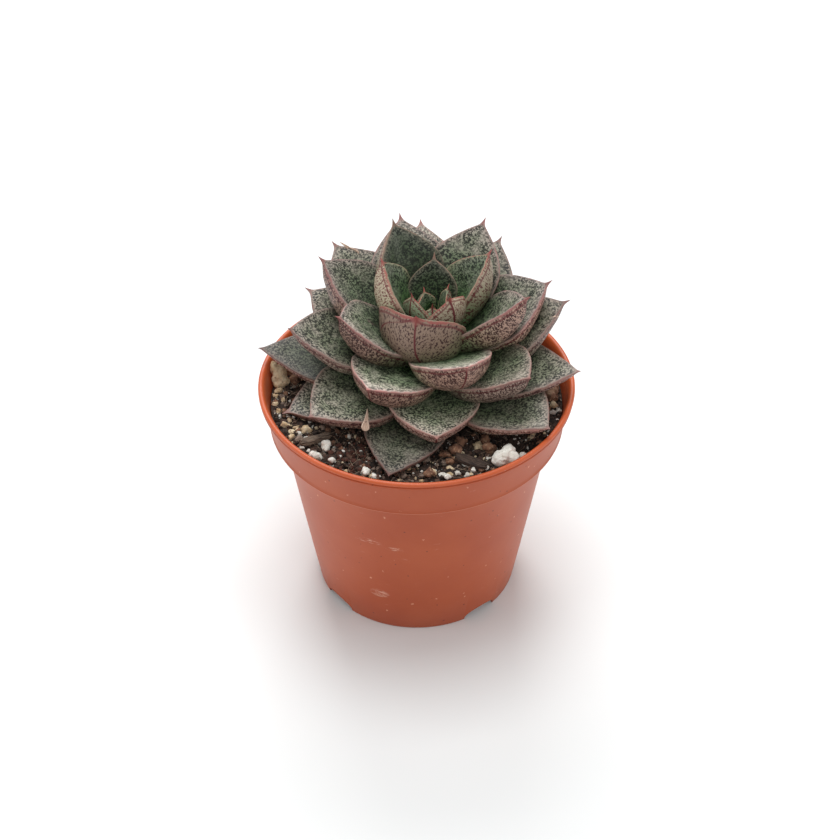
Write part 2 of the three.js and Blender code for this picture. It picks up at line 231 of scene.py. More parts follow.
def leaf_skin(name, tints, dashes_from, dash_scale=1.4):
    """Living succulent skin: waxy, matte and finely flecked.

    The upper face is green with dark flecks and a taupe border, the underside taupe with maroon dashes.
    skin_mm holds the place on the leaf in millimetres, leaf_place the distance from the margin, the fraction
    of the length, and 1 on the upper face, vein_mm the distance from a second line on the underside, and
    tone how light the leaf is, with the painted light and shade of each leaf in it.
    """
    material, tree, shader = new_material(name, 0.5, 1.4)
    tint = {part: linear(colour) for part, colour in tints.items()}
    skin, place, vein, tone = [
        add(tree, "Attribute", {}, output, attribute_name=layer)
        for layer, output in (("skin_mm", "Vector"), ("leaf_place", "Vector"),
                              ("vein_mm", "Fac"), ("tone", "Fac"))]
    across = add(tree, "SeparateXYZ", {"Vector": skin}, "X")
    edge, along, upper = [add(tree, "SeparateXYZ", {"Vector": place}, axis) for axis in "XYZ"]

    # broad cloudiness, about 8 mm across, and a ragged distance from the margin
    cloud = add(tree, "TexNoise", {"Vector": skin, "Scale": 0.13, "Detail": 3.0})
    drift = add(tree, "Math", {0: cloud, 1: 0.55, 2: along}, operation="MULTIPLY_ADD")
    wander = add(tree, "TexNoise", {"Vector": skin, "Scale": 0.6})
    ragged = add(tree, "Math", {0: wander, 1: 1.4, 2: edge}, operation="MULTIPLY_ADD")

    # the upper face greys towards the point, and turns taupe in the last 2 mm before the margin
    greyed = add(tree, "MapRange", {"Value": drift, "From Min": 0.5, "From Max": 1.25},
                 interpolation_type="SMOOTHSTEP")
    border = add(tree, "MapRange", {"Value": ragged, "From Min": 2.9, "From Max": 1.1, "To Max": 0.68})

    # its middle is deeper in patches about 4 mm across
    patches = add(tree, "TexNoise", {"Vector": skin, "Scale": 0.28})
    dense = add(tree, "MapRange", {"Value": patches, "From Min": 0.3, "From Max": 0.55})
    inner = add(tree, "MapRange", {"Value": ragged, "From Min": 2.0, "From Max": 5.5, "To Max": 0.45})
    shade = add(tree, "Math", {0: dense, 1: inner}, operation="MULTIPLY")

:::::

## TASK DIRECTIONS:
Copy out each line exactly as written.

## WRITTEN ANSWER:
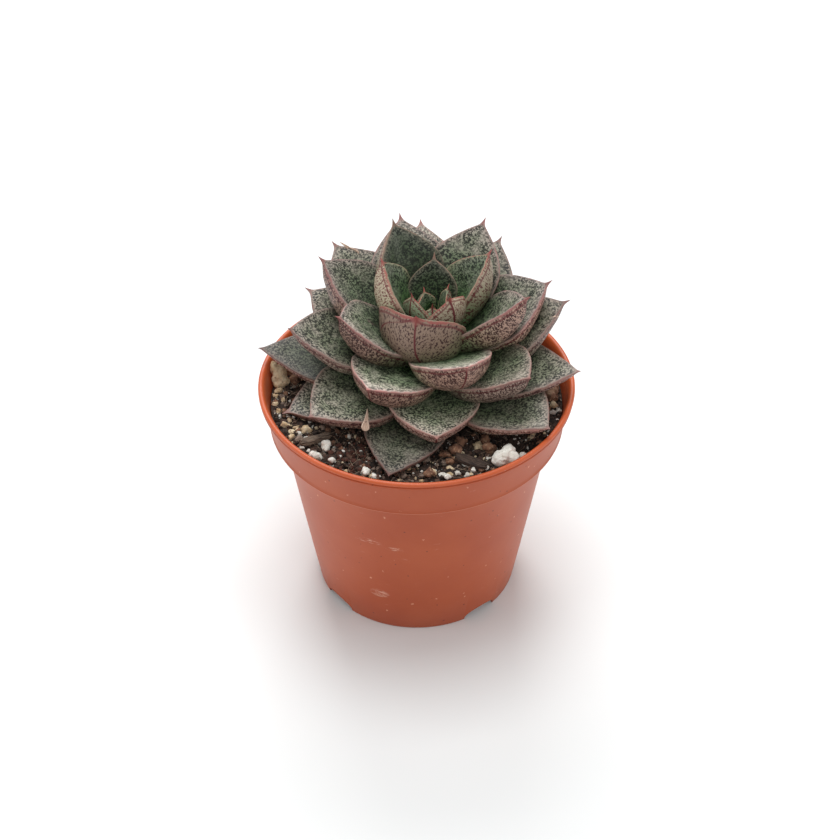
Write part 2 of the three.js and Blender code for this picture. It picks up at line 231 of scene.py. More parts follow.
def leaf_skin(name, tints, dashes_from, dash_scale=1.4):
    """Living succulent skin: waxy, matte and finely flecked.

    The upper face is green with dark flecks and a taupe border, the underside taupe with maroon dashes.
    skin_mm holds the place on the leaf in millimetres, leaf_place the distance from the margin, the fraction
    of the length, and 1 on the upper face, vein_mm the distance from a second line on the underside, and
    tone how light the leaf is, with the painted light and shade of each leaf in it.
    """
    material, tree, shader = new_material(name, 0.5, 1.4)
    tint = {part: linear(colour) for part, colour in tints.items()}
    skin, place, vein, tone = [
        add(tree, "Attribute", {}, output, attribute_name=layer)
        for layer, output in (("skin_mm", "Vector"), ("leaf_place", "Vector"),
                              ("vein_mm", "Fac"), ("tone", "Fac"))]
    across = add(tree, "SeparateXYZ", {"Vector": skin}, "X")
    edge, along, upper = [add(tree, "SeparateXYZ", {"Vector": place}, axis) for axis in "XYZ"]

    # broad cloudiness, about 8 mm across, and a ragged distance from the margin
    cloud = add(tree, "TexNoise", {"Vector": skin, "Scale": 0.13, "Detail": 3.0})
    drift = add(tree, "Math", {0: cloud, 1: 0.55, 2: along}, operation="MULTIPLY_ADD")
    wander = add(tree, "TexNoise", {"Vector": skin, "Scale": 0.6})
    ragged = add(tree, "Math", {0: wander, 1: 1.4, 2: edge}, operation="MULTIPLY_ADD")

    # the upper face greys towards the point, and turns taupe in the last 2 mm before the margin
    greyed = add(tree, "MapRange", {"Value": drift, "From Min": 0.5, "From Max": 1.25},
                 interpolation_type="SMOOTHSTEP")
    border = add(tree, "MapRange", {"Value": ragged, "From Min": 2.9, "From Max": 1.1, "To Max": 0.68})

    # its middle is deeper in patches about 4 mm across
    patches = add(tree, "TexNoise", {"Vector": skin, "Scale": 0.28})
    dense = add(tree, "MapRange", {"Value": patches, "From Min": 0.3, "From Max": 0.55})
    inner = add(tree, "MapRange", {"Value": ragged, "From Min": 2.0, "From Max": 5.5, "To Max": 0.45})
    shade = add(tree, "Math", {0: dense, 1: inner}, operation="MULTIPLY")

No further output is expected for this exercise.